SET EXERCISE | Write the listing out again, all of it, word for word.
****************************************
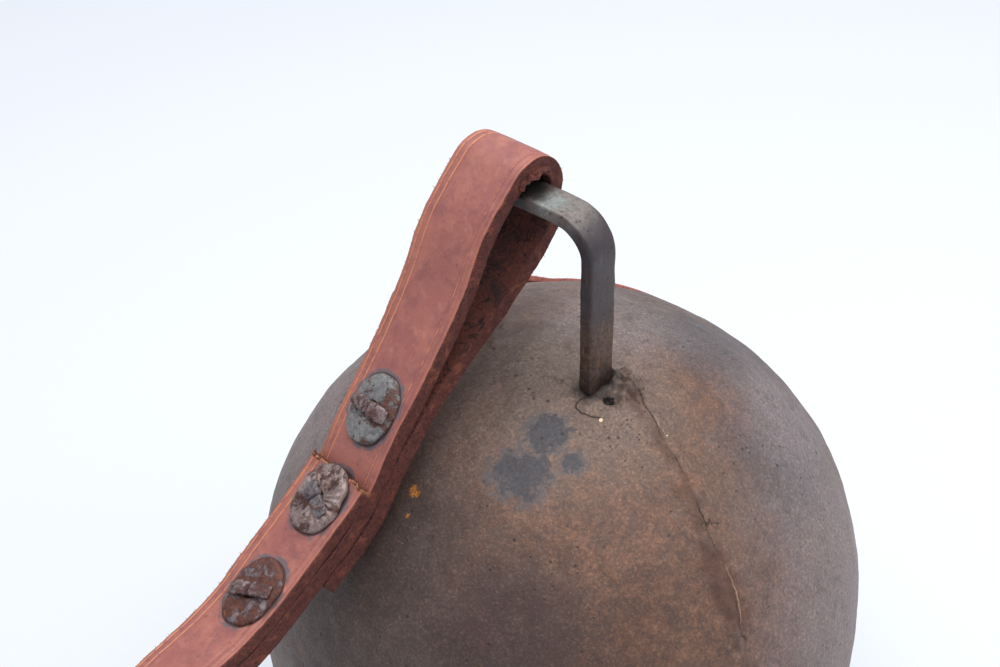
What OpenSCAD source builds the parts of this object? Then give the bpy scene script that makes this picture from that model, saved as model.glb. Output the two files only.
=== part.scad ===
// Hand-forged cattle bell with an iron bail and a riveted leather collar strap.
// Frame: +Z up, the bell stands on its mouth at z = 0, origin on the bell's axis.
// X runs along the bail; the front collar strap falls towards -Y, the back strap towards +Y.

/* [Bell] */
// Largest radius of the bell, at the belly
belly_r = 111; // [105:1:115]
// Height of the belly above the mouth
belly_z = 98; // [92:1:104]
// Height of the crown above the belly
crown_h = 112; // [108:1:114]
// Outer radius of the mouth
mouth_r = 83; // [78:1:88]
// Thickness of the sheet iron
wall = 2.5; // [2:0.1:3]
// Angle of the seam plane from the bail's plane, degrees
seam_angle = -13; // [-18:1:-8]

/* [Bail] */
// Outer length of the bail between its legs
bail_len = 63.6; // [62:0.2:66]
// Width of the flat bar, across the bail
bar_w = 12; // [11:0.5:12.5]
// Thickness of the flat bar
bar_t = 5; // [4.5:0.1:5.4]
// Outer radius of the bail's two bends
bend_r = 14.3; // [13:0.1:15]
// Height of the crossbar's top above the mouth
bail_top = 272; // [271:0.5:274]
// The bail's middle, off the bell's axis, along X
bail_x = -7; // [-8:0.5:-6]
// The bail's middle, off the bell's axis, along Y
bail_y = -7; // [-8:0.5:-6]

/* [Leather] */
// Width of every strap
strap_w = 26; // [24:0.5:27]
// Thickness of the strap that wraps the crossbar
hanger_t = 6; // [5.5:0.1:6]
// Thickness of the strap riveted on top of it
top_t = 5; // [4.5:0.1:5]
// Thickness of the back strap
back_t = 3.2; // [3:0.1:3.6]
// Middle of the front strap, along X
strap_x = -17; // [-17.5:0.1:-16.5]

/* [Rivets] */
// Length of a clench washer, along the strap
washer_len = 23; // [20:1:24]
// Width of a clench washer
washer_w = 18; // [16:0.5:19]
// Thickness of a clench washer
washer_t = 1.4; // [1:0.1:1.6]
// Radius of a split rivet's shank
shank_r = 2; // [1.8:0.1:2.2]
// Length of each clenched rivet leg
leg_len = 7.8; // [7:0.1:8.4]

/* [Buckle] */
// Inner width of the buckle frame
buckle_in = 29; // [28:0.5:32]
// Length of the buckle, from heel bar to front bar
buckle_len = 38; // [34:1:42]
// Radius of the buckle's wire
buckle_r = 2.3; // [2.1:0.1:2.4]

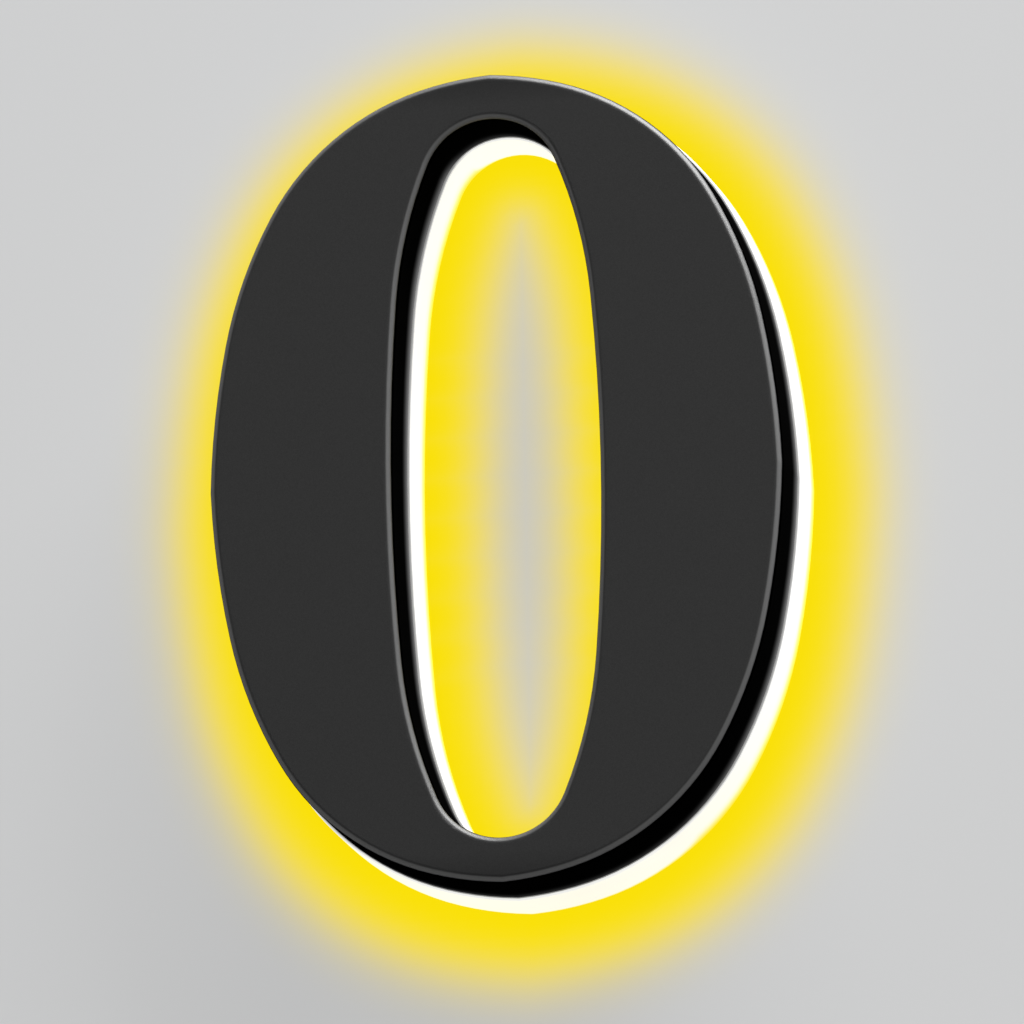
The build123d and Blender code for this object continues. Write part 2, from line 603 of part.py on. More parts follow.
****************************************
THE SOLUTION |
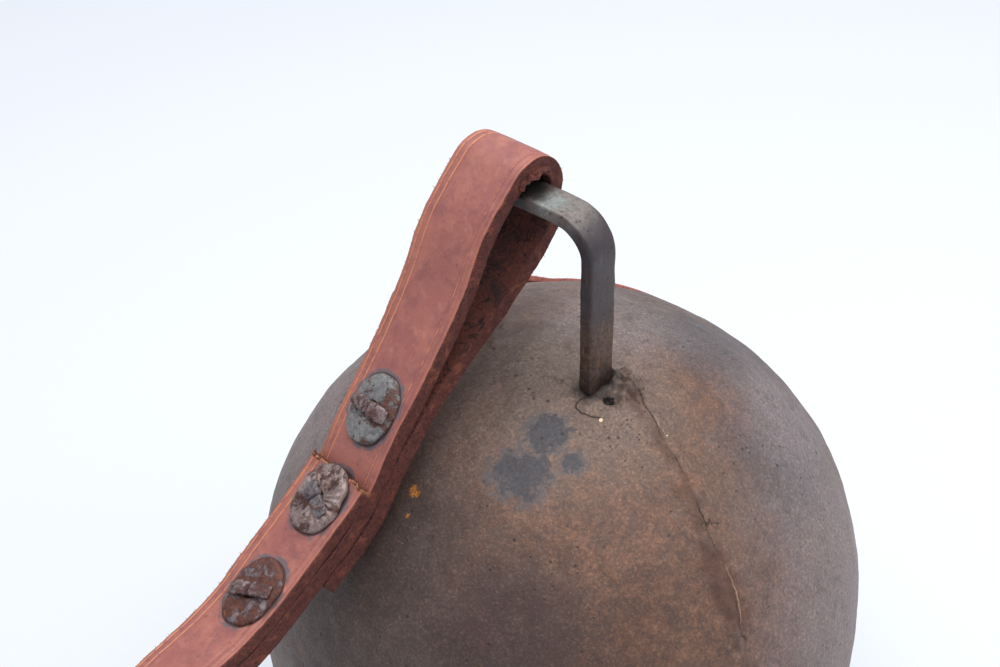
What OpenSCAD source builds the parts of this object? Then give the bpy scene script that makes this picture from that model, saved as model.glb. Output the two files only.
=== part.scad ===
// Hand-forged cattle bell with an iron bail and a riveted leather collar strap.
// Frame: +Z up, the bell stands on its mouth at z = 0, origin on the bell's axis.
// X runs along the bail; the front collar strap falls towards -Y, the back strap towards +Y.

/* [Bell] */
// Largest radius of the bell, at the belly
belly_r = 111; // [105:1:115]
// Height of the belly above the mouth
belly_z = 98; // [92:1:104]
// Height of the crown above the belly
crown_h = 112; // [108:1:114]
// Outer radius of the mouth
mouth_r = 83; // [78:1:88]
// Thickness of the sheet iron
wall = 2.5; // [2:0.1:3]
// Angle of the seam plane from the bail's plane, degrees
seam_angle = -13; // [-18:1:-8]

/* [Bail] */
// Outer length of the bail between its legs
bail_len = 63.6; // [62:0.2:66]
// Width of the flat bar, across the bail
bar_w = 12; // [11:0.5:12.5]
// Thickness of the flat bar
bar_t = 5; // [4.5:0.1:5.4]
// Outer radius of the bail's two bends
bend_r = 14.3; // [13:0.1:15]
// Height of the crossbar's top above the mouth
bail_top = 272; // [271:0.5:274]
// The bail's middle, off the bell's axis, along X
bail_x = -7; // [-8:0.5:-6]
// The bail's middle, off the bell's axis, along Y
bail_y = -7; // [-8:0.5:-6]

/* [Leather] */
// Width of every strap
strap_w = 26; // [24:0.5:27]
// Thickness of the strap that wraps the crossbar
hanger_t = 6; // [5.5:0.1:6]
// Thickness of the strap riveted on top of it
top_t = 5; // [4.5:0.1:5]
// Thickness of the back strap
back_t = 3.2; // [3:0.1:3.6]
// Middle of the front strap, along X
strap_x = -17; // [-17.5:0.1:-16.5]

/* [Rivets] */
// Length of a clench washer, along the strap
washer_len = 23; // [20:1:24]
// Width of a clench washer
washer_w = 18; // [16:0.5:19]
// Thickness of a clench washer
washer_t = 1.4; // [1:0.1:1.6]
// Radius of a split rivet's shank
shank_r = 2; // [1.8:0.1:2.2]
// Length of each clenched rivet leg
leg_len = 7.8; // [7:0.1:8.4]

/* [Buckle] */
// Inner width of the buckle frame
buckle_in = 29; // [28:0.5:32]
// Length of the buckle, from heel bar to front bar
buckle_len = 38; // [34:1:42]
// Radius of the buckle's wire
buckle_r = 2.3; // [2.1:0.1:2.4]

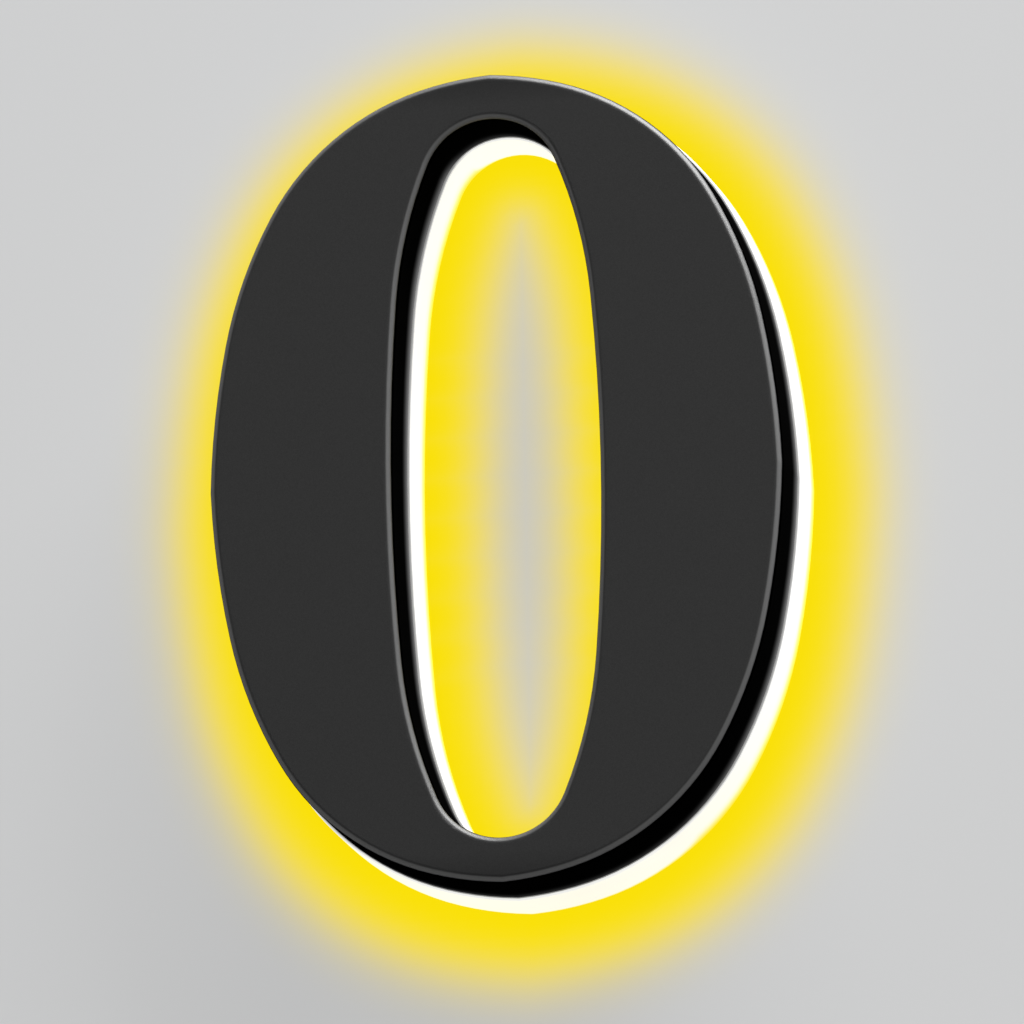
The build123d and Blender code for this object continues. Write part 2, from line 603 of part.py on. More parts follow.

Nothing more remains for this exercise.